## start

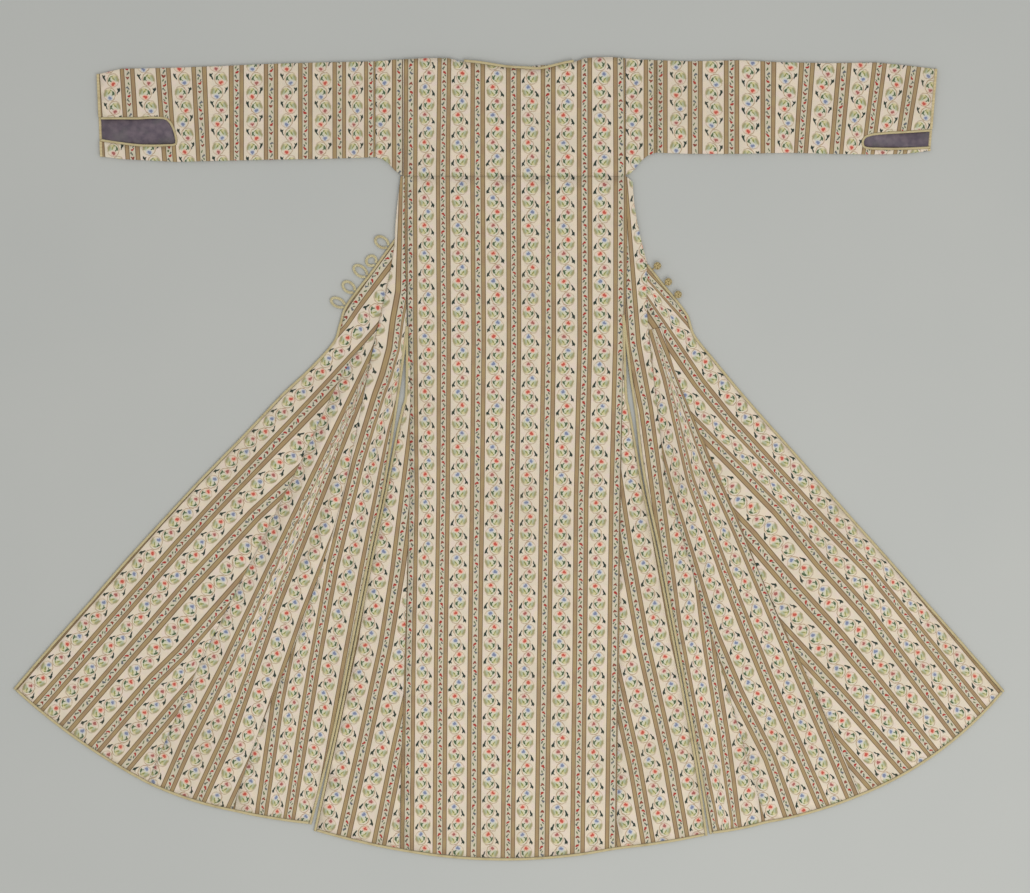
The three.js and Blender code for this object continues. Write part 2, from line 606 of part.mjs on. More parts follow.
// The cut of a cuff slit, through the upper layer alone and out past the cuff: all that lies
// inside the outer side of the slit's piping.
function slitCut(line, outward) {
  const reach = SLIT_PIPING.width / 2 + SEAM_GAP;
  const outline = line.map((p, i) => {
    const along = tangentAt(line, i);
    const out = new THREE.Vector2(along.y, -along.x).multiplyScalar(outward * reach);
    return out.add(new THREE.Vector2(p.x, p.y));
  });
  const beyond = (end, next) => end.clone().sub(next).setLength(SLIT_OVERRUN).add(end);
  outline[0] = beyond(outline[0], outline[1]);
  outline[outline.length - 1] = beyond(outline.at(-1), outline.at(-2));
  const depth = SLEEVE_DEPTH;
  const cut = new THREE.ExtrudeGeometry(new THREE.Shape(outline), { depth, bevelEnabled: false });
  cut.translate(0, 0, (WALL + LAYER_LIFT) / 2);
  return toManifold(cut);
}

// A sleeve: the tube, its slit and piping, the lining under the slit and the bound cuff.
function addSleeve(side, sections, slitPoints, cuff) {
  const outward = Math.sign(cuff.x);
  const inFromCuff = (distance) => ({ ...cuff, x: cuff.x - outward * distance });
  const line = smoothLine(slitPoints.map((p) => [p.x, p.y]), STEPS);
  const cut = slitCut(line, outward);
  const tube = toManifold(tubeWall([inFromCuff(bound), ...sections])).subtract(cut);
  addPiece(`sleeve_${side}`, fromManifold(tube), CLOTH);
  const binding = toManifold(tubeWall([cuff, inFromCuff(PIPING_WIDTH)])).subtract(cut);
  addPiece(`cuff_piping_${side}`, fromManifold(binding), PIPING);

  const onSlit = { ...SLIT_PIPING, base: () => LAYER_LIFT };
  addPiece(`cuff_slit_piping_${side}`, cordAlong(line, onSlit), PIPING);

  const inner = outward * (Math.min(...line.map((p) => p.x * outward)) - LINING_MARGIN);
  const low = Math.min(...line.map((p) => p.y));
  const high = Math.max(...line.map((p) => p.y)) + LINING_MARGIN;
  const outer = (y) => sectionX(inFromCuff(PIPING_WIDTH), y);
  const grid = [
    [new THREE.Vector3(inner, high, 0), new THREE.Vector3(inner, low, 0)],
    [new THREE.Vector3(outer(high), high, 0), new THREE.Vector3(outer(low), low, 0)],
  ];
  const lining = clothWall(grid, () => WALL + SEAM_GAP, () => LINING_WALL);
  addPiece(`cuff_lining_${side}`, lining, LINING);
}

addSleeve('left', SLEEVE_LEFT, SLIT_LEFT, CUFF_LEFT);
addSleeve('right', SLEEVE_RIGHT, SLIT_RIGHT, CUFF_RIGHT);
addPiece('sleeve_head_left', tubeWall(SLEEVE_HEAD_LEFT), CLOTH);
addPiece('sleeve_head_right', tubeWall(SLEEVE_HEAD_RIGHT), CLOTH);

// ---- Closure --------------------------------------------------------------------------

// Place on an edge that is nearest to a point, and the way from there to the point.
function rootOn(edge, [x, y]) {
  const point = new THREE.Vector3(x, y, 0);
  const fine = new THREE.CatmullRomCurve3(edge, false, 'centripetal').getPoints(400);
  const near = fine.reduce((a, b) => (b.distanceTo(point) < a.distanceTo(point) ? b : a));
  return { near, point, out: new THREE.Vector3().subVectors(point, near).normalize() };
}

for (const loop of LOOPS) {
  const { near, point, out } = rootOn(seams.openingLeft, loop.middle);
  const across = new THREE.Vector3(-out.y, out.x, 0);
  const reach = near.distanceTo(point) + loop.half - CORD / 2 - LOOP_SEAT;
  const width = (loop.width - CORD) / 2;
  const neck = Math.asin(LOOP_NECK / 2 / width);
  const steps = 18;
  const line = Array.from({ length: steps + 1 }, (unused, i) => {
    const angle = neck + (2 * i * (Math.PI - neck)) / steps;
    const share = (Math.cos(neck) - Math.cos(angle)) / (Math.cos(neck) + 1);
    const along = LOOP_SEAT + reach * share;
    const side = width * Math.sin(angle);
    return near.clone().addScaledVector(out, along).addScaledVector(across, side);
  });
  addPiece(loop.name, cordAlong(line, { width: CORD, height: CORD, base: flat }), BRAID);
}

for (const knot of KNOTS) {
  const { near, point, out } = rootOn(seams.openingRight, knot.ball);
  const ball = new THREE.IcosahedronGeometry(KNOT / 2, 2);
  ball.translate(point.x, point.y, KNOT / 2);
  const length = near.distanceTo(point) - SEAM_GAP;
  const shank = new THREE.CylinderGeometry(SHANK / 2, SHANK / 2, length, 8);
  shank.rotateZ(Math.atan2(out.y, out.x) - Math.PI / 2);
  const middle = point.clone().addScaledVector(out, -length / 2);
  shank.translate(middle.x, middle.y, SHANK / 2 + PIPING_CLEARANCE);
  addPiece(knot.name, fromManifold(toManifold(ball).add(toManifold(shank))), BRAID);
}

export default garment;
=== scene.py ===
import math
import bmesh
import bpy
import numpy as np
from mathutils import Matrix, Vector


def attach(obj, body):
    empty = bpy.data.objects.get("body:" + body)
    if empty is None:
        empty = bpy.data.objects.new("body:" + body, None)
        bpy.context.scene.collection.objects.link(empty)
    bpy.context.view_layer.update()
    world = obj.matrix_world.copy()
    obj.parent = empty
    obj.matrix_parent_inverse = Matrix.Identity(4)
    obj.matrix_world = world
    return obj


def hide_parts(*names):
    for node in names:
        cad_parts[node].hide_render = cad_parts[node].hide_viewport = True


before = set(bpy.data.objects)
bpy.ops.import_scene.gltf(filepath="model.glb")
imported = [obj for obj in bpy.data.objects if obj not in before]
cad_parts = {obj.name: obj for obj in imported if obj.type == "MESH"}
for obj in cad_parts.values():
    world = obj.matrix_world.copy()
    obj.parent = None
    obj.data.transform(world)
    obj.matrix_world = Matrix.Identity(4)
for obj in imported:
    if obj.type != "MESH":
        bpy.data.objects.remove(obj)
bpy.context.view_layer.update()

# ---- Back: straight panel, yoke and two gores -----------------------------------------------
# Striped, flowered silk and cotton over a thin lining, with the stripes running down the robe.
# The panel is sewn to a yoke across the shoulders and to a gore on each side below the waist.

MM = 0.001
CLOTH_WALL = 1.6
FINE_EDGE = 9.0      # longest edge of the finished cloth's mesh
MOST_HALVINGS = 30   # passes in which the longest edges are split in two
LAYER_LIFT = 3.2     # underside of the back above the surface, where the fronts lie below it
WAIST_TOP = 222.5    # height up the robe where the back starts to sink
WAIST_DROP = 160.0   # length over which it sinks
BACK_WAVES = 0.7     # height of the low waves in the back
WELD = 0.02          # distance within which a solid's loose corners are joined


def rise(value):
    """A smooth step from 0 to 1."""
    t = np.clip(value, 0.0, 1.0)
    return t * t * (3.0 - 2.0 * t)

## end

● Your instructions: Copy out every line with the word "names".

● Result of the task:
def hide_parts(*names):
    for node in names:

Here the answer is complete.